Many of us hated the necessity of staying at home, at the first stages of the pandemic in particular. Until the lockdown, people suffering from agoraphobia had to face up to an opposite struggle. The struggle to leave. This is what Stuck Like Me talks about.
Written and inspired by the personal experience of the author, Jen Wooster, the one-woman show perfectly uses the opportunity of the lockdown to depict not only the condition of agoraphobia but also, the prevailing relativity and subjectivity. That’s why, Stuck Like Me uses agoraphobia to tell a story comprising of so many more elements and themes – media propaganda, FOMO, body image, fear and anxiety.
The text is really simple but simultaneously, graphic, relatable and gracefully delivered by actor and producer Eliza Williams, a very genuine performer. She has great diction and a truly expressive face, therefore her star shines bright within the reality of online theatre.
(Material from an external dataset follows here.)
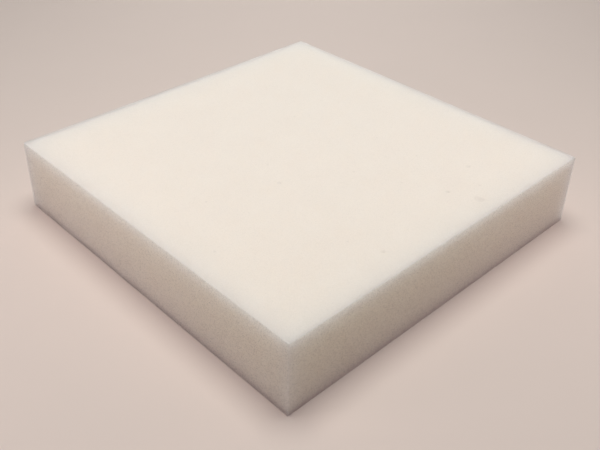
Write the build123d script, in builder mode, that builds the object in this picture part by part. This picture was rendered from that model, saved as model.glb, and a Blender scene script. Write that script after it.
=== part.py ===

Not only does she cleverly sell the actual knowledge but also, efficiently portrays true emotions and the sense of being stuck.
Thankfully, Stuck Like Me is not another Zoom call aspiring to become theatre. Instead, it is filmed in various spots within a domestic space, in an amateur way yet with the acceptable quality. The show features banal, daily activities that can become a struggle for an agoraphobic person – watching out of the window, going back from the grocery store, choosing clothes to go out, leaving the house. The filming shortens the distance and creates an illusion of proximity to the performer, forever missed these days.
What also distinguishes Stuck Like Me from other online productions, is the fact that it doesn’t try too hard. It is not too funny or too dramatic, it doesn’t intend to amuse or shock the spectator on the other side of the screen at all cost. It simply weaves a direct yet extremely valid story that I watched with genuine interest. And I hope so will you.